Initiative aims to eliminate preventable deaths through access to antiviral meds, home testing, nurse advice line

by Tony Hicks / BCN Foundation /

Uploaded: Mon, May 2, 2022, 10:17 pm

Contra Costa Health Services is refocusing its response to the COVID-19 pandemic on eliminating preventable deaths in the county.

The "Path to Zero" initiative includes strategies to use more underutilized COVID-19 protections, especially prescription medications and home testing resources -- particularly in communities where infection and death rates are highest.

"No one should die from COVID-19 when free testing, vaccines and effective medication are all readily available in our community," Contra Costa Health Director Anna Roth said in a statement Monday. "Preventable COVID-19 deaths in our county are unacceptable."

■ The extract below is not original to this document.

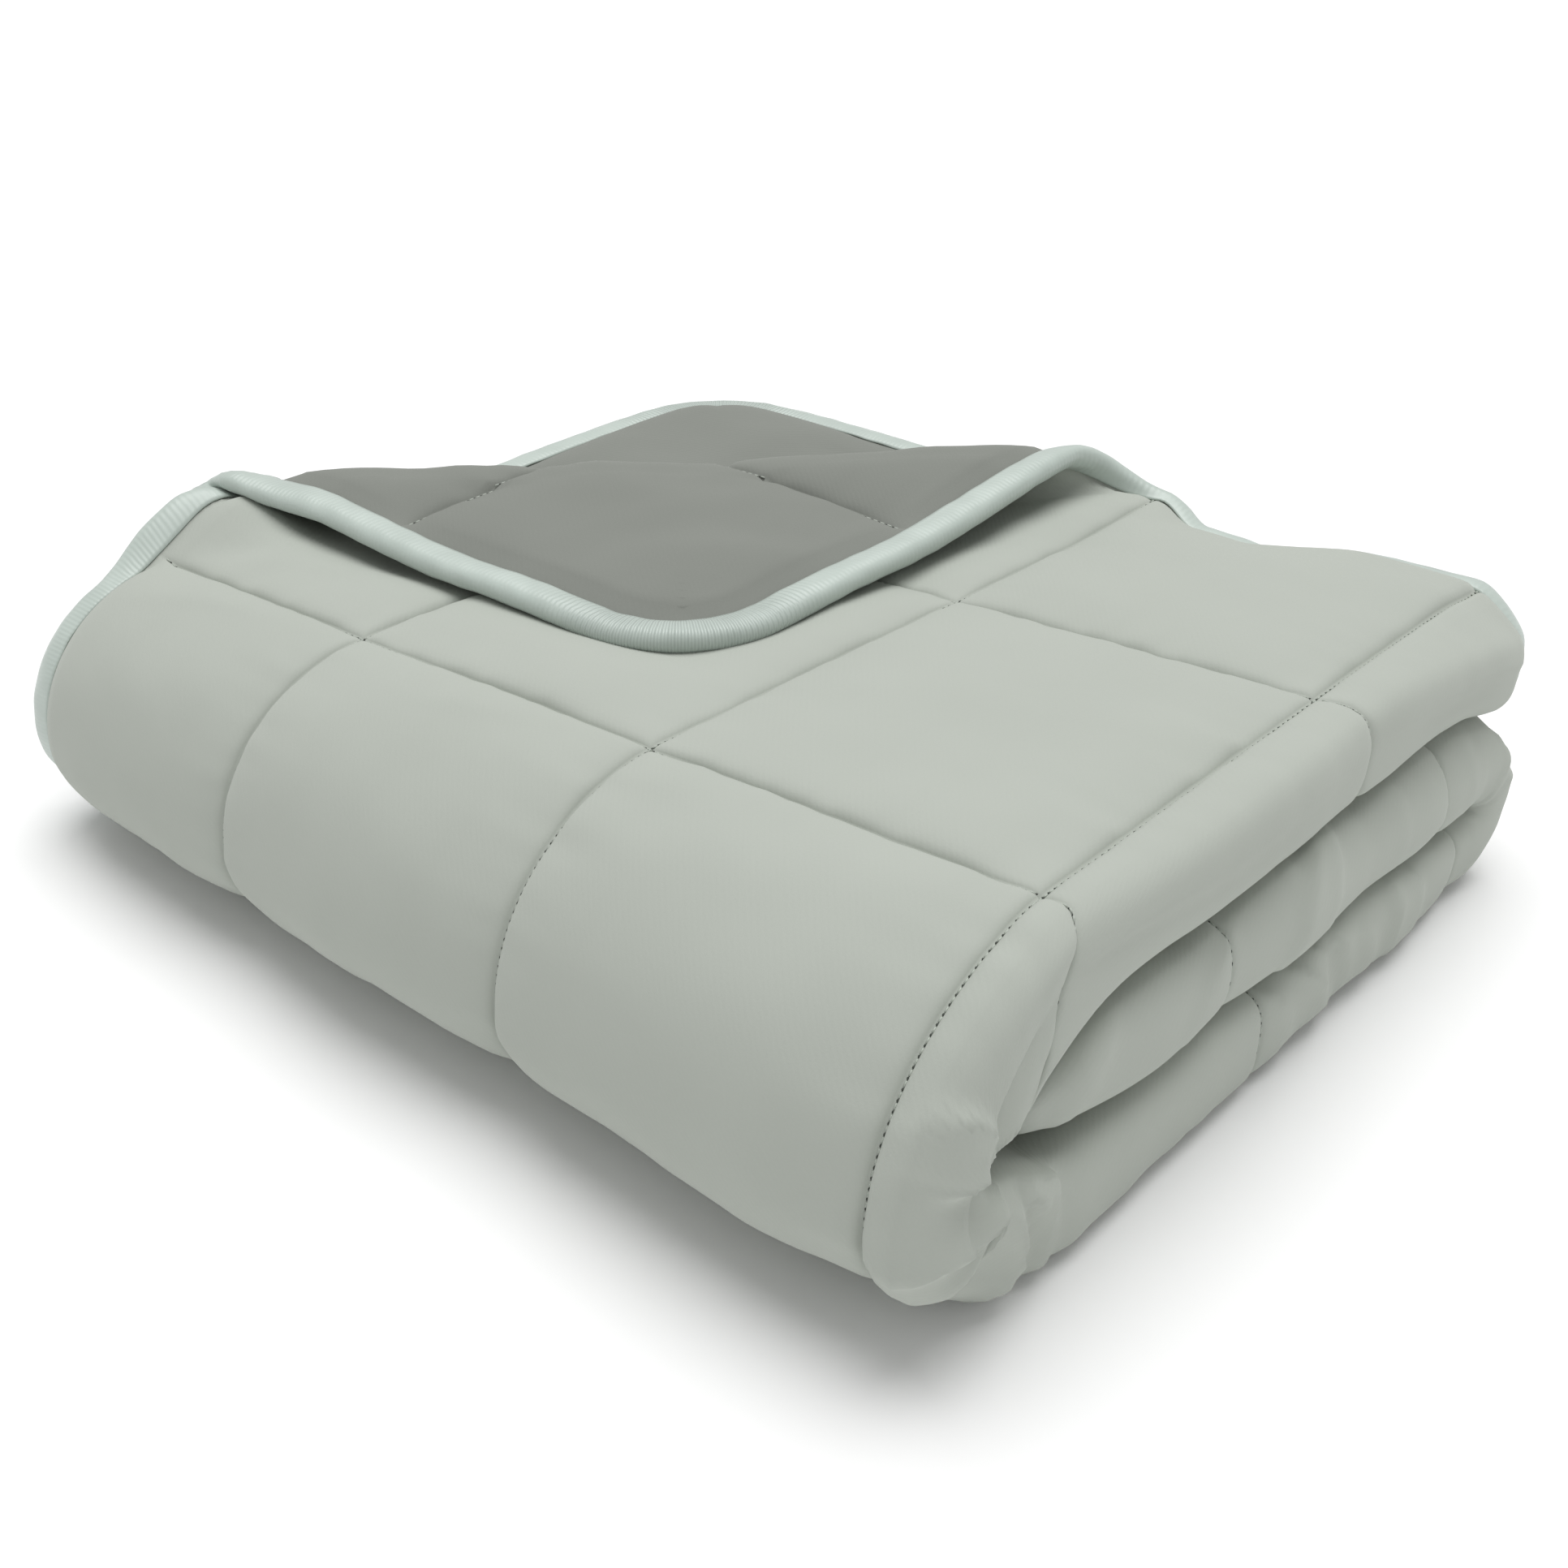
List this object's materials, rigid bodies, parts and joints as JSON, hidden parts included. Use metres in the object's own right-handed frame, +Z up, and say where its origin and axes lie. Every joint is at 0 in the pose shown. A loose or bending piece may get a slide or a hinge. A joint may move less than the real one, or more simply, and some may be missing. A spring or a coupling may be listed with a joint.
{
  "type": "weighted blanket",
  "caption": "Folded quilted blanket with stitched square channels, a darker reverse, a ribbon-bound edge and one corner turned back.",
  "frame": {"origin": "centre of the bounding box, on the surface the folded blanket rests on", "axes": "+X towards the lengthwise fold, +Y towards the back with the bare corner, +Z up"},
  "size_m": [0.4306, 0.3992, 0.1237],
  "materials": {
    "quilted_top": "matt microfibre",
    "reverse_cloth": "matt microfibre",
    "satin_binding": "satin"
  },
  "bodies": {
    "root": {"quilted_top": "quilted_top", "reverse_cloth": "reverse_cloth", "satin_binding": "satin_binding"}
  },
  "joints": []
}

"The time has come for us to think differently about this virus," Roth said. "When a member of our community dies from COVID today, we should understand why and then work to remove any barriers to treatment that may have contributed to that death."

CCHS has opened its advice nurse line to any county resident who tests positive for COVID-19 (PCR/lab or home test). Advice nurses screen callers and schedule free telehealth appointments and prescriptions for treatment, if medically appropriate.

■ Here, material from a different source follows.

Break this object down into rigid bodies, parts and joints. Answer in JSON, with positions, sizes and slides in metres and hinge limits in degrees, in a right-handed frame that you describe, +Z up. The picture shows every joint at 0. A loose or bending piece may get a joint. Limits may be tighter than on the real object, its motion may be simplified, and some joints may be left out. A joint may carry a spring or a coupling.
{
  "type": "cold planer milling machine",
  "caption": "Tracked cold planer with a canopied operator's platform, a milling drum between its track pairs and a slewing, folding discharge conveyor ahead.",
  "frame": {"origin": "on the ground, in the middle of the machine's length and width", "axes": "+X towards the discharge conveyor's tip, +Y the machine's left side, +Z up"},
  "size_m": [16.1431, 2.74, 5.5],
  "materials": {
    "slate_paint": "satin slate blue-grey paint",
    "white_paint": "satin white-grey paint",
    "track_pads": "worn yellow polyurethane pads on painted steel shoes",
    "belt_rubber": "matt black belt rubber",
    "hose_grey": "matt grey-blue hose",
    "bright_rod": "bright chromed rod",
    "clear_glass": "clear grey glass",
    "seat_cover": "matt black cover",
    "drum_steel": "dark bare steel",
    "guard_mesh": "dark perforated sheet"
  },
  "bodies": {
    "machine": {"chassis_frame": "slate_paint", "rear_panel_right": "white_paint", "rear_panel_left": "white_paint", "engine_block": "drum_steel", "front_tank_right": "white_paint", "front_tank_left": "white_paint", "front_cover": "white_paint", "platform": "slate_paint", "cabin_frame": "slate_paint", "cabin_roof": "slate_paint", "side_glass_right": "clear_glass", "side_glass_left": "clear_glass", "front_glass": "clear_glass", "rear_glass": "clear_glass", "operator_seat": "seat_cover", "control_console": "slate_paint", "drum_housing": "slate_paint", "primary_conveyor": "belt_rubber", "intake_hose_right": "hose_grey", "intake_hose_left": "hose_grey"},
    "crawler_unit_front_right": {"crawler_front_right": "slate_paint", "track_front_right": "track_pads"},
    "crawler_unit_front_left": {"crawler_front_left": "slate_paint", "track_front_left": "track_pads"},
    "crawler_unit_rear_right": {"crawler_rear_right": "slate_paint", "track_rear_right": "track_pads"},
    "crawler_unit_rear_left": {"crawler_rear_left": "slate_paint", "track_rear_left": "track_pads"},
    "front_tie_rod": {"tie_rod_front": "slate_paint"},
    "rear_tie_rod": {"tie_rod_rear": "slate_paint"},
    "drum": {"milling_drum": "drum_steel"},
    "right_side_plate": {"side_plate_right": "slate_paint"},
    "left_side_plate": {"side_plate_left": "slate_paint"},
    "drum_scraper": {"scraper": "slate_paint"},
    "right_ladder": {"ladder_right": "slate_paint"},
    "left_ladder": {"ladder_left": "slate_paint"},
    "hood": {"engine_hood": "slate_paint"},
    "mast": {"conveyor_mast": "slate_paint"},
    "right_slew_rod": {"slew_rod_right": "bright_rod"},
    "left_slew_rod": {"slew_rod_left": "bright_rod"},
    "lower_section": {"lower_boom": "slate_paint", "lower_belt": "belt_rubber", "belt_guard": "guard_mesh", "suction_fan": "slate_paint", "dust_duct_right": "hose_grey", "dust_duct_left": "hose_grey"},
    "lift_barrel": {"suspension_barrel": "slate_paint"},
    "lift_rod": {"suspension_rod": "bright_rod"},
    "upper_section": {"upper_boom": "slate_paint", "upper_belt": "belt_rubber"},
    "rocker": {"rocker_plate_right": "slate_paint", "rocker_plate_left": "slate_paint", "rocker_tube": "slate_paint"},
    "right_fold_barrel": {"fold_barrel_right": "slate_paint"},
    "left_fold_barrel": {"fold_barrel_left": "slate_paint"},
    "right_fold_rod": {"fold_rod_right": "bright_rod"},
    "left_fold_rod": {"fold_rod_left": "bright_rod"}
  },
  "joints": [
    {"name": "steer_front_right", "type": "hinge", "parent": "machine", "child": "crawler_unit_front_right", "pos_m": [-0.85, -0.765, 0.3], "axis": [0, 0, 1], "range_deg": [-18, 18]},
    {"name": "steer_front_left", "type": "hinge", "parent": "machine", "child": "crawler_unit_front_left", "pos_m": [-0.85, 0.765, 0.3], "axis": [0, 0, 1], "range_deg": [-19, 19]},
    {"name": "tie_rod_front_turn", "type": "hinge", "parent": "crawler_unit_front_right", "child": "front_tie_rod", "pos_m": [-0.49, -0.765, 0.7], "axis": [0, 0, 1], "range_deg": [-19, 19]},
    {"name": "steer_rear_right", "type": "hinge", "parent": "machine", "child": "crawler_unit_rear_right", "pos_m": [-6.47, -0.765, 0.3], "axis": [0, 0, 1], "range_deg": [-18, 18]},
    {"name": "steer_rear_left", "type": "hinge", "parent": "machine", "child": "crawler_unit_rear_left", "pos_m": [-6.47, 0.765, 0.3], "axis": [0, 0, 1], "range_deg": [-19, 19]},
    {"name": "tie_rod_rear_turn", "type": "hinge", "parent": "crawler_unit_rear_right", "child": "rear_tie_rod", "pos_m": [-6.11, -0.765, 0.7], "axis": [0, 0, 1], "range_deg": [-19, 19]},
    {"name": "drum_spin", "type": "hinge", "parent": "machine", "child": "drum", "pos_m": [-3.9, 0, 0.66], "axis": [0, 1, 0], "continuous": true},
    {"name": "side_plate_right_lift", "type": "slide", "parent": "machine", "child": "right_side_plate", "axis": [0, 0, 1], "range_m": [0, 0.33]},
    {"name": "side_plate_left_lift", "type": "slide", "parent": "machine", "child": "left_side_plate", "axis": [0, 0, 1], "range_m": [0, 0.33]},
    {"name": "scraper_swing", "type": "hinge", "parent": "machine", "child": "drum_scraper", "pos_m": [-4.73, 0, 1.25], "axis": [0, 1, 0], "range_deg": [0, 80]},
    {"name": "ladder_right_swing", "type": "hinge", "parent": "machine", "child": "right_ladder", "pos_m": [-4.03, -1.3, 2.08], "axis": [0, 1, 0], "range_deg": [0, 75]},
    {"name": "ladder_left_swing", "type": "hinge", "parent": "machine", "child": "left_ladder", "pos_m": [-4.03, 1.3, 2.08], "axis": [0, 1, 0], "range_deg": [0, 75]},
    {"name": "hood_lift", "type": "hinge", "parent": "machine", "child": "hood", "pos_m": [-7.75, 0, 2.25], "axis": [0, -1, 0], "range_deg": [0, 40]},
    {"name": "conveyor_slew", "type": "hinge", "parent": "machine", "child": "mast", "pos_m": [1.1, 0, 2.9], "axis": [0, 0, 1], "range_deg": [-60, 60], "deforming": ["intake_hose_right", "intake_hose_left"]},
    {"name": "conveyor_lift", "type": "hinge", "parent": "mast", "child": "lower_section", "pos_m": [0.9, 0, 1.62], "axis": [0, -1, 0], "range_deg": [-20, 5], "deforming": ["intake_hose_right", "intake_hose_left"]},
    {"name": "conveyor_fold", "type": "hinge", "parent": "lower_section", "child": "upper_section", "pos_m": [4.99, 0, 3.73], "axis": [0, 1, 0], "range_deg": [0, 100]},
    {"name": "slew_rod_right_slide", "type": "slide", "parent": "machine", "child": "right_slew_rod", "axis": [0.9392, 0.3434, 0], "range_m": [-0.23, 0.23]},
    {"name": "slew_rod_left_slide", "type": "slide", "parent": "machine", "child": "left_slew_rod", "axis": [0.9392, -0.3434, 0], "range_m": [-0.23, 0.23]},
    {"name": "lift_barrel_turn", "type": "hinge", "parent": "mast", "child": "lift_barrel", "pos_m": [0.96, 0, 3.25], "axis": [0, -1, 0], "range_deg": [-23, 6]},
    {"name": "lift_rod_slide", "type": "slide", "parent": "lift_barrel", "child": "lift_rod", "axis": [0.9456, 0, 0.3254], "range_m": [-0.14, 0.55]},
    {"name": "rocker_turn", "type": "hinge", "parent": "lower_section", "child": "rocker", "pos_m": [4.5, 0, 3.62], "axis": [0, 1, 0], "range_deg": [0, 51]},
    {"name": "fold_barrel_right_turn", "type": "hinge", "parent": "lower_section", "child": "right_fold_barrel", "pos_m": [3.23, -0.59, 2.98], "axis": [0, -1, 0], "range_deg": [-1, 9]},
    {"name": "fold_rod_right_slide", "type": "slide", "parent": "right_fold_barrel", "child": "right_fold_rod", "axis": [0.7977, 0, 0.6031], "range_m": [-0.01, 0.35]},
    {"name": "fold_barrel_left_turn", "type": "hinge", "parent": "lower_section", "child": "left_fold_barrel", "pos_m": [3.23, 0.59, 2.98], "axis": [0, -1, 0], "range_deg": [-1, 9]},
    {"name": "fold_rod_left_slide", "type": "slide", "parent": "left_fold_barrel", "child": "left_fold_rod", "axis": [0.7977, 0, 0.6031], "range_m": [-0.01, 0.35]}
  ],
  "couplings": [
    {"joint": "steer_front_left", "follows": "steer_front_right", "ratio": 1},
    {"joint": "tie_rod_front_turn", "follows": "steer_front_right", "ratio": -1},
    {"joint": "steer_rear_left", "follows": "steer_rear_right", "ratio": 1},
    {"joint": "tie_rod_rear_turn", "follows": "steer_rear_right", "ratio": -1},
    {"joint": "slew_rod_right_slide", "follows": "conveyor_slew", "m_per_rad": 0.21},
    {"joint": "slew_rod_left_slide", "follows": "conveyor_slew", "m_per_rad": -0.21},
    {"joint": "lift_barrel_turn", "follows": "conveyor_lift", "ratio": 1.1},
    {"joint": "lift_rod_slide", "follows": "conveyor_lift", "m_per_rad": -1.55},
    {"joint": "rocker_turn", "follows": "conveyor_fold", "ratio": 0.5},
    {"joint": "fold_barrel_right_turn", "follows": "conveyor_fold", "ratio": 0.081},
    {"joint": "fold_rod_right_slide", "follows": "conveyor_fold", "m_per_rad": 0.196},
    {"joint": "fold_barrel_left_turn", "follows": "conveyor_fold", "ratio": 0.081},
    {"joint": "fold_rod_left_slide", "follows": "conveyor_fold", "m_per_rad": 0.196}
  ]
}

Most people 12 and older can get a prescription for antiviral medication, reducing the risk of serious illness or death. The medication works best within 48 hours of a positive test result. 

Call 1-877-661-6230 if you test positive to make an appointment for a free same-day consultation.

CCHS on Monday also issued a health advisory to medical providers, urging them to ensure all COVID-positive residents have timely access to the appropriate medicine.

Throughout this month, CCHS will roll out additional efforts to reduce preventable COVID-19 deaths, aiming to reduce spread, save lives through early testing and treatment, and address social inequities putting many at higher risk of dying from COVID-19.

"There are stark differences in COVID mortality rates between our wealthiest, healthiest neighborhoods and those with significant challenges to community health," said Gilbert Salinas, CCHS chief equity officer. "Path to Zero helps us to sharpen our focus on our most vulnerable communities."

The Path to Zero campaign is informed by a mortality review team of medical experts, analyzing Contra Costa's COVID-19 deaths to prevent more deaths and better understand possible missed opportunities to access care and treatment. Mortality review is a medical best practice used to fight many other diseases, including tuberculosis and HIV.

"We already know many of the steps we need to reduce preventable deaths in our county," said Dr. Ori Tzvieli, Contra Costa's health officer. "This approach allows us to fine-tune our efforts to ensure we provide maximum benefit where it is needed the most."

The mortality review process will help CCHS develop an evidence-based description of what a "preventable" COVID-19 death looks like -- typically one in which the patient didn't have access or didn't use some of the means available to reduce risk of serious illness or death as the result of their infection.